Однажды, в годы перед Первой мировой войной, осматривая декорации Александра Бенуа за кулисами Мариинского театра, Гумилев и Волошин, оба сотрудники «Аполлона», поссорились и оскорбили друг друга. При оскорблении присутствовали посторонние, в том числе и Бенуа, и потому решено было драться на дуэли. Местом дуэли выбрана была, конечно, Черная речка, потому что там дрался Пушкин с Дантесом. Гумилев прибыл к Черной речке с секундантами и врачом в точно назначенное время, прямой и торжественный, как всегда. Но ждать ему пришлось долго. С Максом Волошиным случилась беда — оставив своего извозчика в Новой Деревне и пробираясь к Черной речке пешком, он потерял в глубоком снегу калошу. Без калоши он ни за что не соглашался двигаться дальше, и упорно, но безуспешно, искал ее вместе со своими секундантами. Гумилев, озябший, уставший ждать, пошел ему навстречу и тоже принял участие в поисках калоши. Калошу не нашли, но совместные поиски сделали дуэль психологически невозможной, и противники помирились.
Вот и все, что сохранилось у меня в памяти из этого рассказа, хотя я слышал его с множеством подробностей от обоих участников. Гумилев рассказывал о дуэли насмешливо, снисходительно, с сознанием своего превосходства. Макс — добродушнейше смеясь над собой.
Доброта, добродушие было самой заметной чертой этого коренастого толстяка, широколицего бородача с маленькими голубенькими крестьянскими глазками. Глядя на его потертый пиджачок, надетый поверх косоворотки, трудно было себе представить, что до Первой мировой войны он жил в Париже больше, чем в России, носил цилиндр, монокль.
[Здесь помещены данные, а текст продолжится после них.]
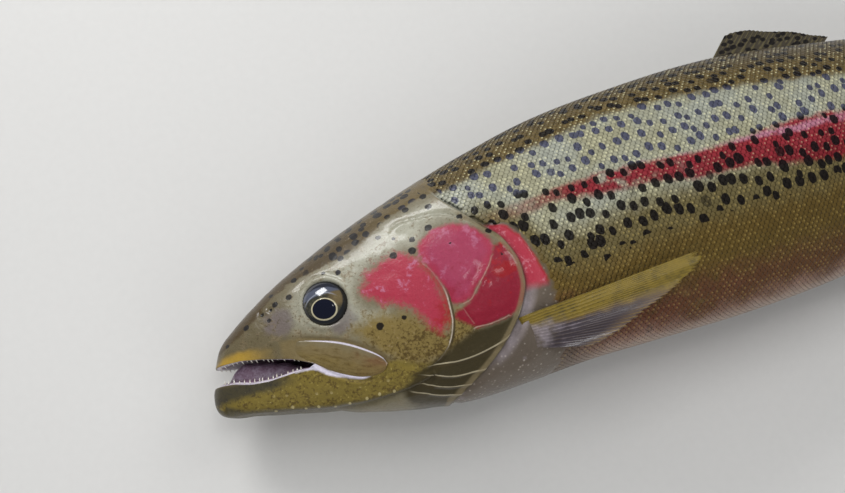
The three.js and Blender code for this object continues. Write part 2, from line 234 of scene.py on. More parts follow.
# True inside a closed side-view outline, by counting crossings
def insideOutline(x, y, outline):
    inside = np.zeros(x.shape, bool)
    pts = np.array(outline, float)
    for a, b in zip(pts, np.roll(pts, -1, 0)):
        cross = (a[1] > y) != (b[1] > y)
        at = a[0] + (y - a[1]) / np.where(b[1] == a[1], 1e-9, b[1] - a[1]) * (b[0] - a[0])
        inside ^= cross & (x < at)
    return inside


# Signed depth inside a smoothed closed outline: positive inside, in millimetres
def outlineDepth(x, y, outline):
    closed = smoothLine([*outline, outline[0]])
    d = nearestOn(x, y, closed)[0]
    return np.where(insideOutline(x, y, closed), d, -d)


# A finished mesh put into the scene as an object at the origin
def placeMesh(mesh):
    obj = bpy.data.objects.new(mesh.name, mesh)
    bpy.context.scene.collection.objects.link(obj)
    return obj


# A smooth-shaded mesh from an array of points and a list of faces
def makeMesh(name, points, faces):
    mesh = bpy.data.meshes.new(name)
    mesh.from_pydata(points.reshape(-1, 3).tolist(), [], faces)
    mesh.update()
    mesh.polygons.foreach_set("use_smooth", np.ones(len(mesh.polygons), bool))
    return placeMesh(mesh)


# One number, or three, for each vertex
def setAttribute(obj, name, values):
    kind, key = ("FLOAT_VECTOR", "vector") if np.ndim(values) > 1 else ("FLOAT", "value")
    attr = obj.data.attributes.new(name, kind, "POINT")
    attr.data.foreach_set(key, np.ascontiguousarray(values, np.float32).ravel())


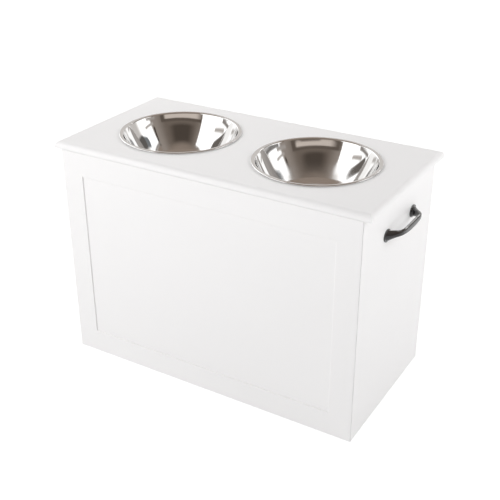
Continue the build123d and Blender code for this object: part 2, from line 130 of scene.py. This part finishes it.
def white_paint(name, seed):
    """Sprayed satin paint on fibreboard: faint orange peel, slow gloss and tone drift."""
    mat = bpy.data.materials.new(name)
    mat.use_nodes = True
    t = Tree(mat.node_tree)
    co = t.add("ShaderNodeMapping", {"Vector": t.coords(), "Location": (seed * 3.1, seed * 1.7, seed * 2.3)}).outputs[0]
    slow = t.noise(co, 3.0, 3.0)
    fine = t.noise(co, 160.0, 2.0)
    tone = t.mix(slow, (0.910, 0.899, 0.897, 1), (0.930, 0.919, 0.918, 1))
    tone = t.mix(t.lerp(fine, 0.62, 0.80, 0.0, 0.25), tone, (0.890, 0.880, 0.876, 1))
    rough = t.lerp(t.noise(co, 26.0, 3.0), 0.3, 0.7, 0.36, 0.46)
    peel = t.noise(co, 520.0, 2.0, 0.55)
    swell = t.noise(co, 70.0, 1.0)
    h = t.math("ADD", t.math("MULTIPLY", peel, 0.35), t.math("MULTIPLY", swell, 0.65))
    bump = t.add("ShaderNodeBump", {"Strength": 0.10, "Distance": 0.0006, "Height": h})
    sh = t.add("ShaderNodeBsdfPrincipled", {"Base Color": tone, "Roughness": rough, "Normal": bump.outputs[0]})
    sh.inputs["IOR"].default_value = 1.46
    sh.inputs["Specular IOR Level"].default_value = 0.42
    finish_tree(t, sh)
    return mat


def pine(name, axis, seed):
    """Planed softwood with grain along one axis."""
    mat = bpy.data.materials.new(name)
    mat.use_nodes = True
    t = Tree(mat.node_tree)
    scale = [38.0, 38.0, 38.0]
    scale["XYZ".index(axis)] = 1.6
    co = t.add("ShaderNodeMapping", {"Vector": t.coords(), "Location": (seed, seed * 1.3, seed * 0.7), "Scale": tuple(scale)}).outputs[0]
    warp = t.noise(co, 0.9, 3.0, 0.6)
    rings = t.math("FRACT", t.math("MULTIPLY", warp, 7.0))
    band = t.math("POWER", rings, 1.8)
    fibre = t.noise(co, 9.0, 3.0, 0.6)
    col = t.mix(band, (0.66, 0.47, 0.27, 1), (0.50, 0.31, 0.15, 1))
    col = t.mix(t.lerp(fibre, 0.35, 0.7, 0.0, 0.35), col, (0.74, 0.56, 0.36, 1))
    rough = t.lerp(band, 0.0, 1.0, 0.62, 0.5)
    bump = t.add("ShaderNodeBump", {"Strength": 0.25, "Distance": 0.0004, "Height": fibre})
    sh = t.add("ShaderNodeBsdfPrincipled", {"Base Color": col, "Roughness": rough, "Normal": bump.outputs[0]})
    finish_tree(t, sh)
    return mat


def polished_steel(name, cx, cy, wall_rough, floor_rough):
    """Spun and polished stainless steel: mirror wall, softer towards the bottom, fine rings about the bowl's axis."""
    mat = bpy.data.materials.new(name)
    mat.use_nodes = True
    t = Tree(mat.node_tree)
    p = t.add("ShaderNodeSeparateXYZ", {0: t.coords()})
    dx = t.math("SUBTRACT", p.outputs[0], cx)
    dy = t.math("SUBTRACT", p.outputs[1], cy)
    r = t.math("SQRT", t.math("ADD", t.math("MULTIPLY", dx, dx), t.math("MULTIPLY", dy, dy)))
    z = p.outputs[2]
    # fine turning marks: noise that only depends on the radius and height
    line = t.add("ShaderNodeCombineXYZ", {0: r, 1: z, 2: 0.0}).outputs[0]
    marks = t.noise(line, 900.0, 2.0, 0.6)
    broad = t.noise(line, 140.0, 2.0, 0.5)
    smear = t.noise(t.coords(), 14.0, 2.0)
    deep = t.rise(z, 0.396, 0.364)
    base = t.lerp(deep, 0.0, 1.0, wall_rough, floor_rough)
    across = t.math("ABSOLUTE", t.math("ADD", t.math("MULTIPLY", dx, 0.857), t.math("MULTIPLY", dy, 0.515)))
    base = t.math("MULTIPLY", base, t.lerp(t.math("DIVIDE", across, r), 0.66, 0.90, 1.0, 0.4))   # buffed brighter on two sides
    rough = t.math("ADD", base, t.math("MULTIPLY", t.math("SUBTRACT", smear, 0.5), 0.03))
    rough = t.math("ADD", rough, t.math("MULTIPLY", t.math("SUBTRACT", marks, 0.5), 0.03), clamp=True)
    col = t.mix(broad, (0.702, 0.697, 0.692, 1), (0.742, 0.738, 0.733, 1))
    h = t.math("ADD", t.math("MULTIPLY", marks, 0.25), t.math("MULTIPLY", broad, 0.75))
    bump = t.add("ShaderNodeBump", {"Strength": 0.05, "Distance": 0.0003, "Height": h})
    sh = t.add("ShaderNodeBsdfPrincipled", {"Base Color": col, "Metallic": 1.0, "Roughness": rough, "Normal": bump.outputs[0]})
    finish_tree(t, sh)
    return mat


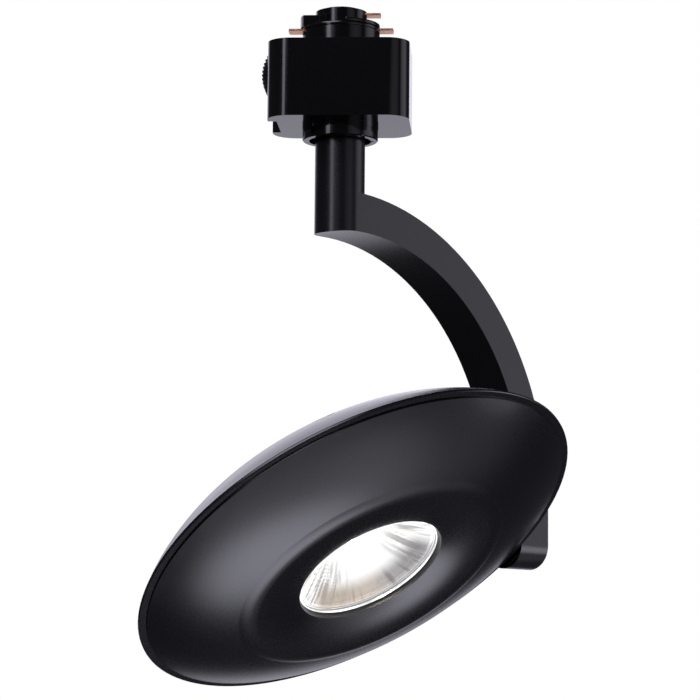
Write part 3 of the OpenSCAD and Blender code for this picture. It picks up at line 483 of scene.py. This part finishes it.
def add_reflector(materials):
    """A cup of triangular facets between the emitter and the lens, in place of the plain CAD cup."""
    bm = bmesh.new()
    rings = [ring_of_points(bm, radius, height, 0.5 * (row % 2))
             for row, (radius, height) in enumerate(CUP_RINGS)]
    rows = len(rings) - 1
    lip = ring_of_points(bm, CUP_RINGS[-1][0], CUP_LIP, 0.5 * (rows % 2))
    for row in range(rows):
        low, high, shift = rings[row], rings[row + 1], row % 2
        for step in range(CUP_FACETS):
            after = (step + 1) % CUP_FACETS
            if shift:
                bm.faces.new((low[step], low[after], high[after]))
                bm.faces.new((low[step], high[after], high[step]))
            else:
                bm.faces.new((low[step], low[after], high[step]))
                bm.faces.new((low[after], high[after], high[step]))
    for step in range(CUP_FACETS):
        after = (step + 1) % CUP_FACETS
        bm.faces.new((rings[-1][step], rings[-1][after], lip[after], lip[step]))
    bmesh.ops.recalc_face_normals(bm, faces=bm.faces)
    for vert in bm.verts:
        vert.co = HEAD @ (vert.co * MM)
    mesh = bpy.data.meshes.new("reflector_cup")
    bm.to_mesh(mesh)
    bm.free()
    cup = bpy.data.objects.new("reflector_cup", mesh)
    bpy.context.scene.collection.objects.link(cup)
    wall = cup.modifiers.new("wall", "SOLIDIFY")
    wall.thickness, wall.offset = CUP_WALL * MM, 0.0
    mesh.materials.append(materials["reflector"])
    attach(cup, "head")
    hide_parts("reflector")


# ---------------------------------------------------------------- lock spring
# the coil's mean radius and its wire's radius in mm, and its turns and the points drawn on each turn
COIL_RADIUS = 1.8
WIRE_RADIUS = 0.24
COIL_TURNS = 6
TURN_POINTS = 28


def add_spring(materials):
    """The lock's coil spring: it stands on its seat in the adapter."""
    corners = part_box("lock_spring")
    centre_x, centre_y, _ = ((a + b) / 2 for a, b in zip(*corners))
    low, high = (corner[2] for corner in corners)
    coil, wire = COIL_RADIUS * MM, WIRE_RADIUS * MM
    curve = bpy.data.curves.new("spring_coil", "CURVE")
    curve.dimensions, curve.bevel_depth, curve.bevel_resolution = "3D", wire, 4
    path = curve.splines.new("POLY")
    path.points.add(COIL_TURNS * TURN_POINTS)
    for index, point in enumerate(path.points):
        turned = index / TURN_POINTS
        angle = 2.0 * math.pi * turned
        # the first and the last turn lie flat
        lift = min(1.0, max(0.0, (turned - 1.0) / (COIL_TURNS - 2.0)))
        height = low + wire + (high - low - 2.0 * wire) * lift
        point.co = (centre_x + coil * math.cos(angle), centre_y + coil * math.sin(angle), height, 1.0)
    drawn = bpy.data.objects.new("spring_path", curve)
    mesh = bpy.data.meshes.new_from_object(drawn)
    bpy.data.objects.remove(drawn)
    mesh.name = "spring_coil"
    spring = bpy.data.objects.new("spring_coil", mesh)
    bpy.context.scene.collection.objects.link(spring)
    mesh.materials.clear()
    mesh.materials.append(materials["spring_steel"])
    for face in mesh.polygons:
        face.use_smooth = True
    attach(spring, "adapter")
    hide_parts("lock_spring")
    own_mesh(spring)


# ---------------------------------------------------------------- build
add_camera()
add_world()
add_floor()
finishes = dress_nodes()
add_reflector(finishes)
add_spring(finishes)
Борода у него тоже была мужицкая, рыжевато-каштановая, с проседью, и он постоянно ухмылялся в нее большим добрым ртом. Годы Гражданской войны провел он безвыездно в Крыму, у себя в Коктебеле, жил и под белыми, и под красными (не одобрял ни тех, ни других, отлично ладил и с теми, и с другими). Он с гордостью рассказывал, как при белых он хлопотал за арестованных красных, а при красных — за арестованных белых. Возможно, было в этой «нейтральности» немножко и позы. Прислушиваясь к его рассказам, — а он был говорлив, — легко можно было заметить, что красные ему все-таки куда милее белых. Он с негодованием рассказывал о зверствах белогвардейского офицерства, об его тупости. Осенью двадцатого года, после Перекопа, он не убежал с белыми в Константинополь, хотя имел к тому полную возможность; белые пугали его, что красными он будет расстрелян, сами угрожали ему расстрелом, но он спрятался и остался. О писателях-эмигрантах говорил он с открытой враждебностью. Проездом в Петроград он остановился в Москве и не без гордости рассказывал, как хорошо был встречен Брюсовым, — который был в то время коммунистом и, в сущности, руководителем всей московской литературной жизни.